*Given instruction*: Say how many lines of the listing below contain "points", giving the number and nothing else.

*Dataset extract*:
[Begin]
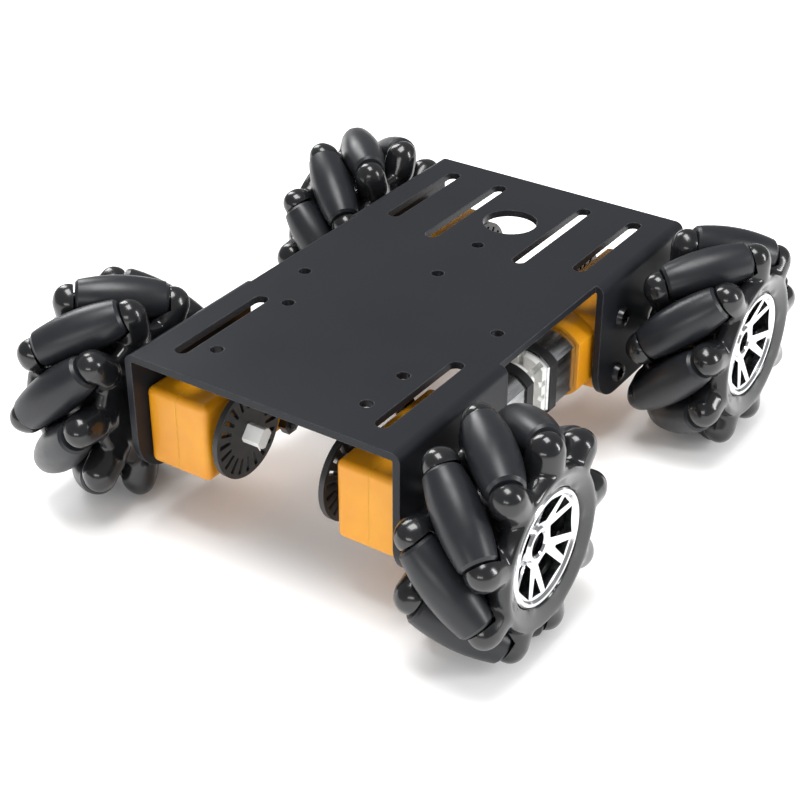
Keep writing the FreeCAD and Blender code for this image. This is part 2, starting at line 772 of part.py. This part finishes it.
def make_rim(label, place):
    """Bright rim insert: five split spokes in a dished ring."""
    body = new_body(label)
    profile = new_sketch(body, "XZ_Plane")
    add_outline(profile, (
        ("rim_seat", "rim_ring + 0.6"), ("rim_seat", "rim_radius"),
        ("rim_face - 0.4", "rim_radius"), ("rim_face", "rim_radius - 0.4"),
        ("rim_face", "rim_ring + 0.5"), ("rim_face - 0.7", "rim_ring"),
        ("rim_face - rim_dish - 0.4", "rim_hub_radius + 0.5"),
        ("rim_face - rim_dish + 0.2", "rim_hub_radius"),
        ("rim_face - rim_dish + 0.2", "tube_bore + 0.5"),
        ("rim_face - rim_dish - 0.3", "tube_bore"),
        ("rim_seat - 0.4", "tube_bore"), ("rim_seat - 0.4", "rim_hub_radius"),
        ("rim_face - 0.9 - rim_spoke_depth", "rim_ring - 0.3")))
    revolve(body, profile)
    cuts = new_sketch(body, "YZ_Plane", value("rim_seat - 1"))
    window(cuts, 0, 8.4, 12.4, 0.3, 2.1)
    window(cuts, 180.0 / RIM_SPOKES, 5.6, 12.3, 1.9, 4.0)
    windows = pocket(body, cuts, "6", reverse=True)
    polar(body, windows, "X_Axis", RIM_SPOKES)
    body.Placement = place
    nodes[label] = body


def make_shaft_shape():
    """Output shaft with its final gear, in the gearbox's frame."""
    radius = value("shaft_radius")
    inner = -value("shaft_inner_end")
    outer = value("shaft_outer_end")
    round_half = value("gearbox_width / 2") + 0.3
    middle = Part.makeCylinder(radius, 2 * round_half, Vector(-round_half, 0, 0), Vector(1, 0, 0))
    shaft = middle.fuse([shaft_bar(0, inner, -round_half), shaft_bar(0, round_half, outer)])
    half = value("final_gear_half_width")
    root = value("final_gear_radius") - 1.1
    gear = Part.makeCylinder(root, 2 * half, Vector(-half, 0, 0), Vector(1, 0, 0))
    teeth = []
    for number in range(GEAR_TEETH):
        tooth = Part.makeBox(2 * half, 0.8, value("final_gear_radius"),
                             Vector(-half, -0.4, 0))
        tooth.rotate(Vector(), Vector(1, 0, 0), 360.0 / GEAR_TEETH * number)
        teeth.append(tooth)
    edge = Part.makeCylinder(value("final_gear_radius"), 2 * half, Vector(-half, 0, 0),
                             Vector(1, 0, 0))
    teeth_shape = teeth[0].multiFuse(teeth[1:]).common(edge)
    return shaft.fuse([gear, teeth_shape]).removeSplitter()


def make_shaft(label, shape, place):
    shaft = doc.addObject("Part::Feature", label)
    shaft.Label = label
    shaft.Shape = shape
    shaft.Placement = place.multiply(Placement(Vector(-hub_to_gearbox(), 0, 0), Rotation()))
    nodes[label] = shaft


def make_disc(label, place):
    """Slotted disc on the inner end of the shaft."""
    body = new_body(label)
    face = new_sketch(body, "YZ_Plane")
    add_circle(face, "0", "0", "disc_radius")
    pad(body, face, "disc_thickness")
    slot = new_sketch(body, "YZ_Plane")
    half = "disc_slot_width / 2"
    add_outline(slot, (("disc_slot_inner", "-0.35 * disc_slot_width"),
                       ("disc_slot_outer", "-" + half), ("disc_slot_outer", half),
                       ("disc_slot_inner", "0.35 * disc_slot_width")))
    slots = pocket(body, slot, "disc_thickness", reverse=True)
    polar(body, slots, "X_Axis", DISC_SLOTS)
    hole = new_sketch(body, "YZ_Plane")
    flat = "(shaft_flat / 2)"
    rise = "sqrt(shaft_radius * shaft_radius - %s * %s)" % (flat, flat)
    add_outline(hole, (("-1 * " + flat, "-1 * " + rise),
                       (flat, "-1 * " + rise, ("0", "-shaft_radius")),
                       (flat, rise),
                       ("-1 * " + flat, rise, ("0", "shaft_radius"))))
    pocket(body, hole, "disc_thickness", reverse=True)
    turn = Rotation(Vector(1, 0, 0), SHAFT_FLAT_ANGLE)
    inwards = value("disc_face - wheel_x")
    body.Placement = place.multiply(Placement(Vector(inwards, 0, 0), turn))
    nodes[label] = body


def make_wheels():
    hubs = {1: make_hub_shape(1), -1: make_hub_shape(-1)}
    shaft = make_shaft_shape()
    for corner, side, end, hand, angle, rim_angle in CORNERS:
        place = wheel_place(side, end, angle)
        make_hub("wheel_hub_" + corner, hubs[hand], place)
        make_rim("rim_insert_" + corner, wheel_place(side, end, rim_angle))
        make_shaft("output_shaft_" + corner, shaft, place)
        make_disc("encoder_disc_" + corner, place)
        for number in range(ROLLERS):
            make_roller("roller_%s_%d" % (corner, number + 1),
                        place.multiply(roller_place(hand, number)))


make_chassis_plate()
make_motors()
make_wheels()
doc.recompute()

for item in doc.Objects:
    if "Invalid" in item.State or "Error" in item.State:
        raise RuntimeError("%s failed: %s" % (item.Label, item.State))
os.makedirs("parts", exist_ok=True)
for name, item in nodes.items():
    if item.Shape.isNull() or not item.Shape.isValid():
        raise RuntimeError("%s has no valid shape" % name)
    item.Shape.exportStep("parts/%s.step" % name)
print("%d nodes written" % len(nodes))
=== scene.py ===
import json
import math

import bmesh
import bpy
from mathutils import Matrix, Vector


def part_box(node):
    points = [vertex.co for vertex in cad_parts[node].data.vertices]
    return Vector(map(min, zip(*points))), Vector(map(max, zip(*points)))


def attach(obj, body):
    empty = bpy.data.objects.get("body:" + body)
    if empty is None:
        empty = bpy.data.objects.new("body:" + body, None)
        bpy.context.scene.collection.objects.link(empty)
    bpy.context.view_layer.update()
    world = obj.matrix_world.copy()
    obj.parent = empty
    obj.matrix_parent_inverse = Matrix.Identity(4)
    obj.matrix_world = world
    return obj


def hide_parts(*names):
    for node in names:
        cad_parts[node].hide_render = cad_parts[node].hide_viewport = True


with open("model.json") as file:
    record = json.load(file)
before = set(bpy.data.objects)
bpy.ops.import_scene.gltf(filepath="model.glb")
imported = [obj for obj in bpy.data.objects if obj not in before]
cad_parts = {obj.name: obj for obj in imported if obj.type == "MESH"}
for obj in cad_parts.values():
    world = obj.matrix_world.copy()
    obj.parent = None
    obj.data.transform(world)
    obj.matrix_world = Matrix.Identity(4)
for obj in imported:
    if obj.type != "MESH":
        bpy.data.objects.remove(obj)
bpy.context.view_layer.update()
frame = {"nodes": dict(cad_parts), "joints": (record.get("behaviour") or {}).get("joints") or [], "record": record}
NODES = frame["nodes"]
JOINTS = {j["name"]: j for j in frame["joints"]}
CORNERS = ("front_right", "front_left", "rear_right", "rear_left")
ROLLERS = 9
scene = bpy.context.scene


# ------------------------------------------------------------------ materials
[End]
*Solution for this problem*: 2